The Creative Foundation argued that Art Buff belonged to them and that the wall formed part of the fabric of the building belonging to the landlord and so Dreamland were not entitled to remove it. Dreamland tried to argue that they were simply acting under their obligations in the lease to keep the building in good repair. The High Court in rejecting this argument decided that they had interfered with the fabric of the building, an action beyond any obligation in the lease, and that the default position is that every part of the building belongs to the landlord, even if removed from the building. The Creative Foundation intend to have Art Buff back on display in due course. The lead partner in this case was Tim Maxwell, who recently joined our Art Group at Charles Russell Speechlys

Timothy Taylor Limited v Mayfair Corporation and Another

In 2016 a Mayfair art gallery situated on the ground floor and basement of premises suffered significant disruption when the landlord carried out works to the building. The works were substantial and the landlord constructed scaffolding in such a way that it “enwrapped” the building, giving the impression that the art gallery had disappeared and was part of a building site. 

The gallery experienced high levels of noise which caused significant disturbance to the day-to-day running of the business. The gallery acknowledged that the landlord was entitled to carry out its works but took issue with the way in which the works were being carried out which paid no regard to its rights under its lease of the premises. The court decided that the landlord was in breach of its covenant for quiet enjoyment and awarded the tenant damages at 20% of the rent payable for the whole of the period whilst the scaffolding was in place. In reaching his decision the judge took into consideration the substantial rent paid by the tenant, the fact that the scaffolding was designed and erected with little or no regard to the tenant’s interests and that the landlord had made no real attempt to communicate with the tenant over the length of the works. Consequently the landlord had not complied with its obligation to take all reasonable steps to minimise the disturbance to the tenant during the carrying out of the works. 

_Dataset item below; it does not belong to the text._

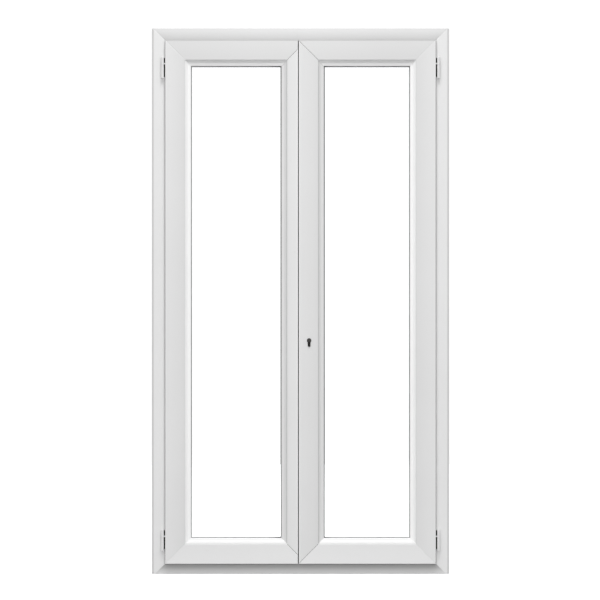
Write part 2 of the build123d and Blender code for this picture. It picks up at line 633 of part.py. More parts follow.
def pinion_outline():
    """The pinion's teeth around (KEY_X, HUB_Z), as (x, z) points."""
    rising = (PITCH_R - DEDENDUM, BASE_R, PITCH_R, PITCH_R + ADDENDUM / 2, PITCH_R + ADDENDUM)
    points = []
    for tooth in range(TEETH):
        middle = 2 * pi * tooth / TEETH
        flanks = [(r, -pinion_half_angle(r)) for r in rising]
        flanks += [(r, pinion_half_angle(r)) for r in reversed(rising)]
        for radius, turn in flanks:
            angle = middle + turn
            points.append((KEY_X + radius * cos(angle), HUB_Z + radius * sin(angle)))
    return points


def rack(back, side, first, count):
    """A rack between back and the pinion; side is -1 or 1, and first is its lowest tooth."""
    pitch_x = KEY_X + side * PITCH_R
    root = pitch_x + side * DEDENDUM
    tip = pitch_x - side * ADDENDUM
    root_half = TOOTH_HALF + DEDENDUM * tan(PRESSURE)
    tip_half = TOOTH_HALF - ADDENDUM * tan(PRESSURE)
    points = [(back, first - root_half)]
    for tooth in range(count):
        z = first + tooth * RACK_PITCH
        points += [(root, z - root_half), (tip, z - tip_half)]
        points += [(tip, z + tip_half), (root, z + root_half)]
    points.append((back, points[-1][1]))
    with BuildSketch(Plane.XZ.offset(-RACK_Y[0])) as outline:
        with BuildLine():
            Polyline(*points, close=True)
        make_face()
    extrude(outline.sketch, amount=-(RACK_Y[1] - RACK_Y[0]))


with BuildPart() as lock_case:
    block(*CASE)
    block(
        CASE[0] + CASE_WALL,
        CASE[1] - CASE_WALL,
        CASE[2] + CASE_WALL,
        CASE[3] - CASE_WALL,
        CASE[4] + CASE_WALL,
        CASE[5] - CASE_WALL,
        Mode.SUBTRACT,
    )
    extrude(euro_profile(0.3, CASE[2] - 1), amount=-(CASE[3] - CASE[2] + 2), mode=Mode.SUBTRACT)
    rod_along_y(KEY_X, HUB_Z, 7.0 + RUNNING, CASE[2] - 1, CASE[3] + 1, Mode.SUBTRACT)
    mouth_z = (BOLT_Z - BOLT_HALF_HEIGHT - 0.4, BOLT_Z + BOLT_HALF_HEIGHT + 0.4)
    # one slot for the dead bolt, the lower rod's arm and the upper rod's rack
    slot_top = HUB_Z + ROD_TRAVEL + 2 * RACK_REST + 1
    block(CASE[0] - 1, CASE[0] + 3, *MOUTH_Y, mouth_z[0], slot_top, Mode.SUBTRACT)
save(lock_case, "lock_case")

with BuildPart() as lock_faceplate:
    block(RIGHT_SIDE, RIGHT_SIDE + PLATE, *GROOVE_Y, *PLATE_Z)
    block(RIGHT_SIDE - 1, RIGHT_SIDE + 3, *MOUTH_Y, *mouth_z, Mode.SUBTRACT)
    for z in (130.0, 560.0, 880.0, 1100.0, 1600.0, 2070.0):
        with Locations(Location((RIGHT_SIDE, LOCK_Y, z), (0, -90, 0))):
            CounterSinkHole(SCREW_R, SCREW_HEAD_R)
save(lock_faceplate, "lock_faceplate")

with BuildPart() as dead_bolt:
    tip_x = RIGHT_SIDE + 0.3
    bolt_z = (BOLT_Z - BOLT_HALF_HEIGHT, BOLT_Z + BOLT_HALF_HEIGHT)
    block(tip_x, tip_x + 30, LOCK_Y - 5, LOCK_Y + 5, *bolt_z)
    chamfer(dead_bolt.faces().sort_by(Axis.X)[0].edges(), 0.8)
save(dead_bolt, "dead_bolt")

with BuildPart() as gearbox_hub:
    with BuildSketch(Plane.XZ.offset(-RACK_Y[0])):
        with BuildLine():
            Polyline(*pinion_outline(), close=True)
        make_face()
    extrude(amount=-(RACK_Y[1] - RACK_Y[0]))
    rod_along_y(KEY_X, HUB_Z, 7.0, CASE[2], CASE[3])
    # square hole for the handle's spindle
    block(KEY_X - 3.5, KEY_X + 3.5, CASE[2] - 1, CASE[3] + 1, HUB_Z - 3.5, HUB_Z + 3.5, Mode.SUBTRACT)
save(gearbox_hub, "gearbox_hub")

RACK_TEETH = round(ROD_TRAVEL / RACK_PITCH) + 3
with BuildPart() as right_top_rod:
    block(*ROD_X, *ROD_Y, RACK_FOOT, TIP_ENDS[1] - TIP_LENGTH + 4)
    block(*RIGHT_TIP, *TIP_Y, TIP_ENDS[1] - TIP_LENGTH, TIP_ENDS[1])
    chamfer(right_top_rod.faces().sort_by(Axis.Z)[-1].edges(), 1.5)
    rack(ROD_X[0] + 1, -1, HUB_Z - ROD_TRAVEL - RACK_PITCH / 2, RACK_TEETH)
save(right_top_rod, "right_top_rod")

with BuildPart() as right_bottom_rod:
    low = TIP_ENDS[0]
    rack_back = CASE[1] - CASE_WALL - 0.3
    block(*ROD_X, *ROD_Y, low + TIP_LENGTH - 4, ARM_TOP)
    block(*RIGHT_TIP, *TIP_Y, low, low + TIP_LENGTH)
    chamfer(right_bottom_rod.faces().sort_by(Axis.Z)[0].edges(), 1.5)
    rack(rack_back, 1, HUB_Z - 1.5 * RACK_PITCH, RACK_TEETH)
    block(ROD_X[0] + 1, rack_back, *RACK_Y, ARM_TOP - ARM, ARM_TOP)
    block(rack_back - 3, rack_back, *RACK_Y, ARM_TOP - ARM, HUB_Z)
    # slot that lets the dead bolt through at both ends of the rod's travel
    slot_z = (mouth_z[0] - 0.6, mouth_z[1] + 0.6 + ROD_TRAVEL)
    block(ROD_X[0] - 1, ROD_X[1] + 1, LOCK_Y - 5.6, LOCK_Y + 5.6, *slot_z, Mode.SUBTRACT)
save(right_bottom_rod, "right_bottom_rod")

CYLINDER_Y = (SASH_FACE - 3.0, SASH_BACK + 3.0)
CAM_HALF = 5.0
with BuildPart() as cylinder_body:
    extrude(euro_profile(0.0, CYLINDER_Y[0]), amount=-(CYLINDER_Y[1] - CYLINDER_Y[0]))
    chamfer(cylinder_body.faces().sort_by(Axis.Y)[0].edges(), 0.5)
    chamfer(cylinder_body.faces().sort_by(Axis.Y)[-1].edges(), 0.5)
    rod_along_y(KEY_X, KEY_Z, PLUG_R + RUNNING, CYLINDER_Y[0] - 1, CYLINDER_Y[1] + 1, Mode.SUBTRACT)
    # gap for the cam, with a bridge left under it
    cam_gap_y = (LOCK_Y - CAM_HALF, LOCK_Y + CAM_HALF)
    block(KEY_X - 10, KEY_X + 10, *cam_gap_y, KEY_Z - 14, KEY_Z + 10, Mode.SUBTRACT)
save(cylinder_body, "cylinder_body")

with BuildPart() as cylinder_plug:
    rod_along_y(KEY_X, KEY_Z, PLUG_R, CYLINDER_Y[0] + 0.4, CYLINDER_Y[1] - 0.4)
    for y0, y1 in ((CYLINDER_Y[0], CYLINDER_Y[0] + 25), (CYLINDER_Y[1] - 25, CYLINDER_Y[1])):
        block(KEY_X - 1.2, KEY_X + 1.2, y0, y1, KEY_Z - 5.2, KEY_Z + 3.4, Mode.SUBTRACT)
save(cylinder_plug, "cylinder_plug")

with BuildPart() as cylinder_cam:
    cam_y = (LOCK_Y - CAM_HALF + 0.4, LOCK_Y + CAM_HALF - 0.4)
    rod_along_y(KEY_X, KEY_Z, 8.4, *cam_y)
    block(KEY_X - 3.5, KEY_X + 3.5, *cam_y, KEY_Z, KEY_Z + 12.4)
    rod_along_y(KEY_X, KEY_Z, PLUG_R, cam_y[0] - 1, cam_y[1] + 1, Mode.SUBTRACT)
save(cylinder_cam, "cylinder_cam")

# ---------------------------------------------------------------- bolts in the left leaf's edge

BOLT_X = (LEFT_SIDE - PLATE - 2.8, LEFT_SIDE - PLATE - 0.3)
BOLT_PLATE = 260.0
KNOB = 24.0
KNOB_Y = (LOCK_Y - 4.0, LOCK_Y + 4.0)

KNOB_REACH = 150.0                       # from the end of a bolt plate to its knob, at rest
TOP_PLATE = (PLATE_Z[1] - BOLT_PLATE, PLATE_Z[1] - KNOB_REACH)
BOTTOM_PLATE = (PLATE_Z[0], PLATE_Z[0] + KNOB_REACH - KNOB - ROD_TRAVEL)

with BuildPart() as left_bolt_plates:
    for z0, knob_low in (TOP_PLATE, BOTTOM_PLATE):
        block(LEFT_SIDE - PLATE, LEFT_SIDE, *GROOVE_Y, z0, z0 + BOLT_PLATE)
        slot_z = (knob_low - 1, knob_low + KNOB + ROD_TRAVEL + 1)
        block(LEFT_SIDE - 4, LEFT_SIDE + 1, LOCK_Y - 4.5, LOCK_Y + 4.5, *slot_z, Mode.SUBTRACT)
        for z in (z0 + 14, z0 + BOLT_PLATE - 14):
            with Locations(Location((LEFT_SIDE, LOCK_Y, z), (0, 90, 0))):
                CounterSinkHole(SCREW_R, SCREW_HEAD_R)
save(left_bolt_plates, "left_bolt_plates")

with BuildPart() as left_top_bolt:
    block(*BOLT_X, *ROD_Y, PLATE_Z[1] - BOLT_PLATE + 10, TIP_ENDS[1] - TIP_LENGTH + 4)
    block(*LEFT_TIP, *TIP_Y, TIP_ENDS[1] - TIP_LENGTH, TIP_ENDS[1])
    chamfer(left_top_bolt.faces().sort_by(Axis.Z)[-1].edges(), 1.5)
    knob_low = PLATE_Z[1] - KNOB_REACH
    block(BOLT_X[1] - 1, LEFT_SIDE - 0.2, *KNOB_Y, knob_low, knob_low + KNOB)
save(left_top_bolt, "left_top_bolt")

with BuildPart() as left_bottom_bolt:
    low = TIP_ENDS[0]
    block(*BOLT_X, *ROD_Y, low + TIP_LENGTH - 4, PLATE_Z[0] + BOLT_PLATE - 10)
    block(*LEFT_TIP, *TIP_Y, low, low + TIP_LENGTH)
    chamfer(left_bottom_bolt.faces().sort_by(Axis.Z)[0].edges(), 1.5)
    knob_high = PLATE_Z[0] + KNOB_REACH
    block(BOLT_X[1] - 1, LEFT_SIDE - 0.2, *KNOB_Y, knob_high - KNOB, knob_high)
save(left_bottom_bolt, "left_bottom_bolt")

with BuildPart() as lock_striker:
    block(LEFT_SIDE - PLATE, LEFT_SIDE, *GROOVE_Y, BOLT_Z - 45, BOLT_Z + 45)
    block(LEFT_SIDE - 4, LEFT_SIDE + 1, LOCK_Y - 6, LOCK_Y + 6, *pocket_z, Mode.SUBTRACT)
    for z in (BOLT_Z - 34, BOLT_Z + 34):
        with Locations(Location((LEFT_SIDE, LOCK_Y, z), (0, 90, 0))):
            CounterSinkHole(SCREW_R, SCREW_HEAD_R)
save(lock_striker, "lock_striker")
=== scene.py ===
"""Looks for the two-leaf PVC casement window: materials, small details, studio and camera.

Everything is in metres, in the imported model's frame: +X right, +Y out of doors, +Z up.
"""
import json
import math

import bmesh
import bpy
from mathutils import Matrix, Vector


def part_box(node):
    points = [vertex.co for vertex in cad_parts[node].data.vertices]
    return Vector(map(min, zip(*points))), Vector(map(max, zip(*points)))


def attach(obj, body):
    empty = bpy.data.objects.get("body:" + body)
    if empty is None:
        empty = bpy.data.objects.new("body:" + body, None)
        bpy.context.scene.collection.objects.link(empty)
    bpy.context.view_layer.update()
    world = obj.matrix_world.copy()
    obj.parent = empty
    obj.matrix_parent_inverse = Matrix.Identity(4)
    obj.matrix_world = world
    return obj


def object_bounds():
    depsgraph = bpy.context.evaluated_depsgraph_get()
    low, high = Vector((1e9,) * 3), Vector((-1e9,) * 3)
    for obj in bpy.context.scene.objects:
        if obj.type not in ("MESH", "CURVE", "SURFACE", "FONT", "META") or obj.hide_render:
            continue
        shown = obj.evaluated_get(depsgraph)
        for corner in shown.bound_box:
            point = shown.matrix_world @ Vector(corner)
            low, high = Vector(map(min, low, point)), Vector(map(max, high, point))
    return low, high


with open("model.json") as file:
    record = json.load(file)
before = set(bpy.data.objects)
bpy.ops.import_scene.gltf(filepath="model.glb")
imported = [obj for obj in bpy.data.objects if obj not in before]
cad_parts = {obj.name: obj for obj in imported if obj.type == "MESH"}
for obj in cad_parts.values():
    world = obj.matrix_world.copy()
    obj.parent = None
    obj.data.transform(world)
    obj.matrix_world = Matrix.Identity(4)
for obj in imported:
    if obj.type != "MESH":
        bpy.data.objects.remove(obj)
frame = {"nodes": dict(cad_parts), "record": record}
CAD_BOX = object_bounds()
NODES = frame["nodes"]
SLOTS = {part["node"]: part["material_slot"] for part in frame["record"]["subparts"]}
MM = 0.001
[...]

Fearn v Board of Trustees of the Tate Gallery

Earlier this year we saw the creation of an important new privacy law as a result of a judgment in the High Court.  This wasn’t a case involving super-injunctions sought by celebrities, it was an old fashioned neighbour dispute but with a difference…

The case related to the viewing platform on the recently constructed extension to the Tate Modern and was brought by a group of owners of apartments in the neighbouring Neo Bankside development.  The apartment owners claimed that the use of the viewing platform by the public, which overlooked their apartments, breached their rights to ‘private and family life’ under Article 8 of the European Convention on Human Rights and caused a legal nuisance. 

Nuisance cases historically relate to noise emanating from a property or physical activity on land that prevents the enjoyment of neighbouring property. It is important to understand that whilst the law does protect a right to receive daylight to windows in a building, it didn’t until now provide any right to a particular view from those windows nor did it prevent overlooking of the windows by neighbouring buildings.  Some of these issues will be considered in the planning context but this case was about private legal rights between the owners of neighbouring properties. 

In a lengthy seventy page judgment Mr Justice Mann broke new legal ground confirming that the law of nuisance will protect privacy rights from overlooking in an appropriate case.  However, having made that unexpected leap, he then went on to find that on the facts of this case no actionable nuisance was established.  Those reading the Judgment might find this surprising given the estimates of around 600,000 visitors to the viewing platform each year.  He accepted evidence that binoculars and cameras were used to see inside the Claimants’ apartments.  Against that he considered the inner city urban environment and what an occupant of an apartment in this setting might reasonably expect.  Much focus was placed on the design of the apartments and the extensive use of glass.  In summing up the Judge said that the Claimants had ‘… created or submitted themselves to a sensitivity to privacy which is greater than would be the case of a less-glassed design’.  He also ran through the steps which the owners could take to reduce the impact which included solar blinds and net curtains. 

At face value the decision provides significant encouragement to property owners who feel their privacy is being intruded as a result overlooking by their neighbours.  However, given that this new law wasn’t enforced, even on the striking facts of this case, it is difficult to conceive of an appropriate case for its use.

It isn’t surprising that the apartment owners are appealing the decision and it will be very interesting to see what the Court of Appeal makes of it all.  In the meantime, the new privacy law remains in place but is unlikely to be enforced prior to the determination of the appeal, if it is ever enforced at all.